You and I had a falling out, around Halloween of 2016, over my decision to stay home with my son. I am married and in a stable family, it was well within my means to do that. Regardless of what you thought. But we went around and around for about an hour.
All of the truths for me came out. I hated you growing up. You were absent. You didn’t say nice things about my mom. I didn’t understand why you were never around. I do now, but that doesn’t change the way I felt about you all of those years. But you were quick to point out all the things you did for me. Like, giving me her family. Giving me a tiny bit of financial help in college, which I think you knew didn’t help my situation. Working two full time jobs (one day, one night) and going to school in between. Everyone knows your financial situation. You boast about it proudly, but not enough to help your oldest daughter, I suppose. Or maybe she didn’t let you.
I’m guessing she wanted to come to your rescue just four days before Christmas. Do you know what she said to me?
‘If you can’t respect me and your Dad don’t come to MY family’s Christmas celebrations.’
Pump the brakes there, crazy lady. Your family? Since when aren’t they mine? I’m pretty sure I told her it wasn’t her place to uninvite me to those Christmas celebrations, but she took it upon herself anyways.
She jumped up.
‘I don’t understand why you are being like this. I love you just as much as my own children.’
Ouch. Poor choice of words lady. You and I have never had the best relationship, but I thought all of that changed when we planned my wedding together. When we were pregnant at the same time, both with boys due four months apart. But maybe I was wrong. I was furious, and that statement truly hurt me. It got heated quickly. Both of us were firm in our words. It was all fine and dandy until she put her finger in my face and my six-month-old was in my lap. I told her to leave.
‘Well go get on welfare like the rest of your family.’
You nasty woman. When all you can do is throw insults at a person, rather than the problem at hand, you know it’s bad.
I don’t know what your goal was that day, but I’m sure it wasn’t achieved. We didn’t go to those celebrations, but we had our own. All of my grandparents came to our house to celebrate with our son. We cooked, opened gifts, and had a great time.
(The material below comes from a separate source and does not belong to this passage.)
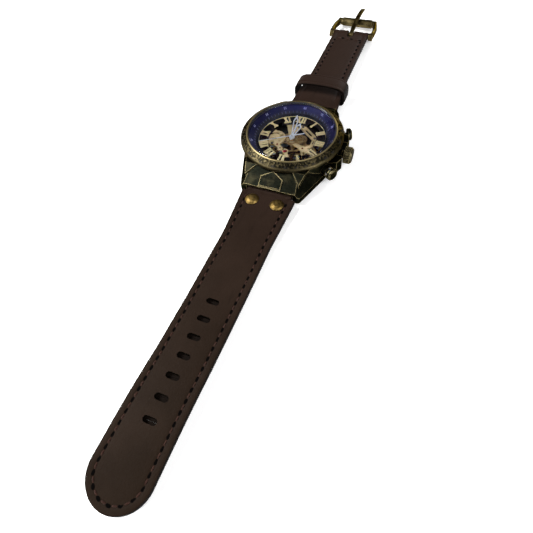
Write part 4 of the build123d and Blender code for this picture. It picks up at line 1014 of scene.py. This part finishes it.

I wonder if they resent you for that. We moved away six weeks later. A good ways away. Six hours to be exact. We don’t come back for the holidays. Not so much because of that, but because we want to do our celebrations with people we know love us.
I never asked anyone to choose sides for us, but nobody was willing to listen to my events of those days. All of the relationships are strained. It makes me extremely sad for a few of my family members on that side.
I still haven’t really talked to you. It’s been three years and we’ve maybe chatted 20 minutes over that time span. I had a miscarriage and all you said was, ‘That’s a tough one’. I could cuss.
My kids don’t know you. But that seems to be a pattern in this family. Since your other two don’t know your mother. Karma? Maybe.
This time of the year always takes me back to that season. My first year of marriage, having a six-month-old son, and not even being able to celebrate those two huge milestones with my family because of her.
I’m bitter, but I forgive you. I like to think you weren’t always this way. I like to think it has been hard for you to stay out of my life. But the past shows me it is probably pretty easy for you. My kids have a great family up here in the city. One we chose, and they chose us too.
My kids will never wonder their worth. I can promise you that. And if you’re parenting has taught me anything, it’s I never want to be anything like you.
Merry Christmas Dad, don’t f*** it up with the other two.”